### Task to carry out
Reproduce exactly the lines below, from the first through the one containing "return sum(nylon_edge(p) +", and nothing more.

━━━━━ Collected data

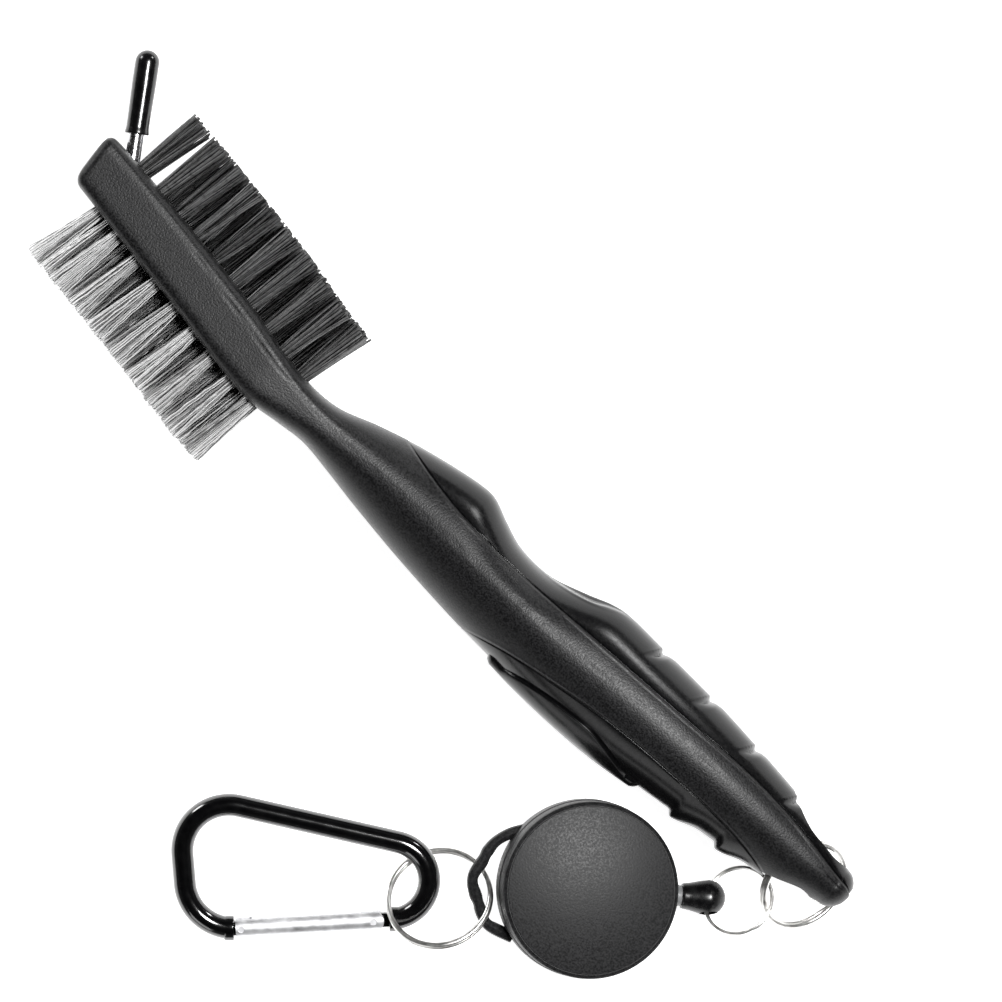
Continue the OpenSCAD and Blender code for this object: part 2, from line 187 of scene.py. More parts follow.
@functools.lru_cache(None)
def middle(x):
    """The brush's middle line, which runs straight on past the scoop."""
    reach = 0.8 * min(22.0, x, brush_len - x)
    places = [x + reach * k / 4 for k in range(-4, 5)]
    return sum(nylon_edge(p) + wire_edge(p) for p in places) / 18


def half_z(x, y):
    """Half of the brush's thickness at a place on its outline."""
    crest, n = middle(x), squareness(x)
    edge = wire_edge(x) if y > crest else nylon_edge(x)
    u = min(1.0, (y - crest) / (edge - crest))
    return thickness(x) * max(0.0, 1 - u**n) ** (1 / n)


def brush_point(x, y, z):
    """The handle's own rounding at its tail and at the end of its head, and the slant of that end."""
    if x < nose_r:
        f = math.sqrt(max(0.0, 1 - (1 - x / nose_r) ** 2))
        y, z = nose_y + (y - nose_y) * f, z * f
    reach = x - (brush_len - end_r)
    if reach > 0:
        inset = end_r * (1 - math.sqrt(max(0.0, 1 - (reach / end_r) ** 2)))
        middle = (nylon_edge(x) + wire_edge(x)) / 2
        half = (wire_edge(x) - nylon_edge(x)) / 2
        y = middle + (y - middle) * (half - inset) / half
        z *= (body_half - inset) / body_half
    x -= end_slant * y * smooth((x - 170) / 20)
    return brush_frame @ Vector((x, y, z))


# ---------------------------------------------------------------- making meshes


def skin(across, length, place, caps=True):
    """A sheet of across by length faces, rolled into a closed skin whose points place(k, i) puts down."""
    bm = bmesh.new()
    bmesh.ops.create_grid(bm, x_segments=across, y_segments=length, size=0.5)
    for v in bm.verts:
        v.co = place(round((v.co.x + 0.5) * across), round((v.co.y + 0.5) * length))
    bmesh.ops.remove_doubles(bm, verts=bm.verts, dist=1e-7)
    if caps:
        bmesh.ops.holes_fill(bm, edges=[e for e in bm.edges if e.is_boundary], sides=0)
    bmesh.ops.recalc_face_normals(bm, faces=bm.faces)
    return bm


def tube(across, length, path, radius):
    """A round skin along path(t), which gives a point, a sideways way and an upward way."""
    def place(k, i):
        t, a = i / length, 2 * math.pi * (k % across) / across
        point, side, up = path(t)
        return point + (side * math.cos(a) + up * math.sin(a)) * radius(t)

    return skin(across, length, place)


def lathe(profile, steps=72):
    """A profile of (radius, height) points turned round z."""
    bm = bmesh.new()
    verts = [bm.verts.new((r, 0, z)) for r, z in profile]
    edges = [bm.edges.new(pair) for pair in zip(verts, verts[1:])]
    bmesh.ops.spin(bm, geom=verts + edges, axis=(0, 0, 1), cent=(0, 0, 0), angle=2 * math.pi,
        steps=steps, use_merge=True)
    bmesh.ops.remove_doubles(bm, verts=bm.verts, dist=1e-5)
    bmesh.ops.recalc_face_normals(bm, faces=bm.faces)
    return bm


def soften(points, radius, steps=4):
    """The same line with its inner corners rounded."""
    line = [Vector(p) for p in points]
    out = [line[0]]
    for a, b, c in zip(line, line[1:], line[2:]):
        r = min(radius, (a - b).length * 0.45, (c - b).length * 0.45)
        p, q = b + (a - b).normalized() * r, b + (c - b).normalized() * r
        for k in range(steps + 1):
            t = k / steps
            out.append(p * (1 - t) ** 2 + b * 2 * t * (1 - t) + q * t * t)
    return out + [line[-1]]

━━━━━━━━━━

### The reply
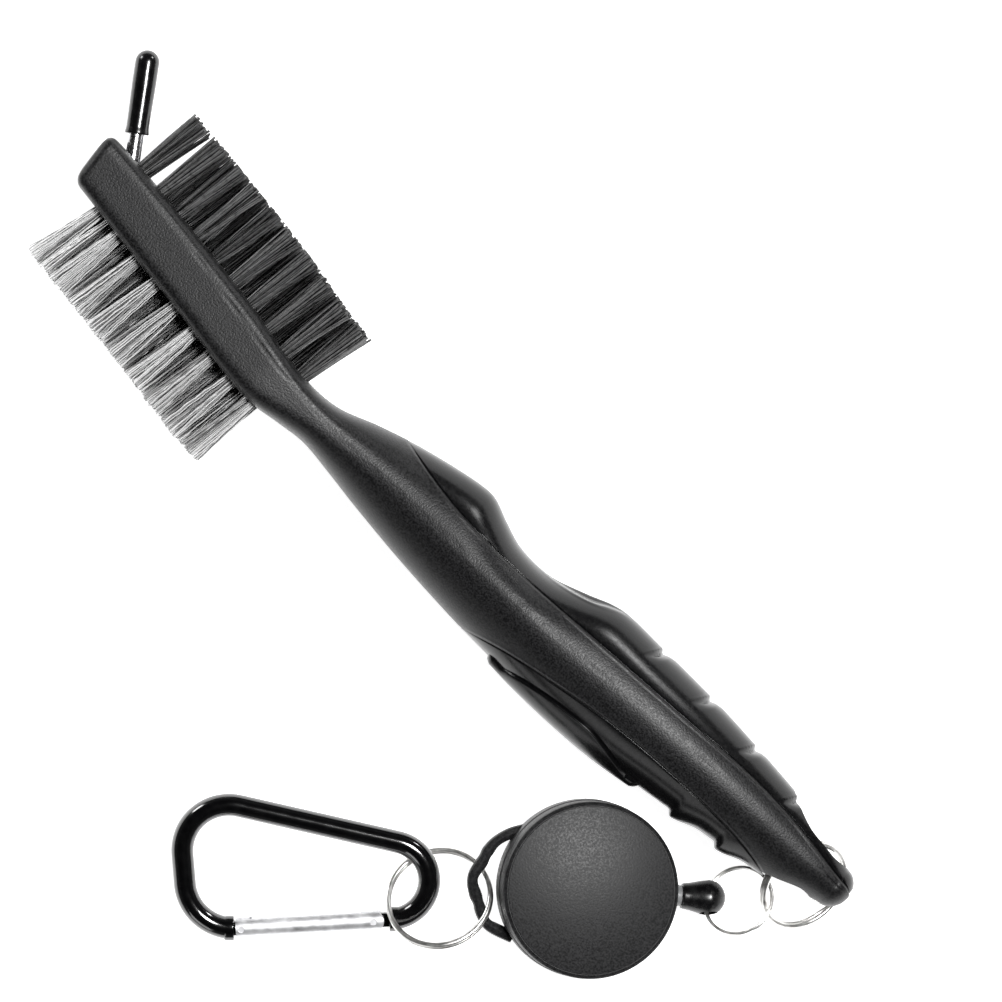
Continue the OpenSCAD and Blender code for this object: part 2, from line 187 of scene.py. More parts follow.
@functools.lru_cache(None)
def middle(x):
    """The brush's middle line, which runs straight on past the scoop."""
    reach = 0.8 * min(22.0, x, brush_len - x)
    places = [x + reach * k / 4 for k in range(-4, 5)]
    return sum(nylon_edge(p) + wire_edge(p) for p in places) / 18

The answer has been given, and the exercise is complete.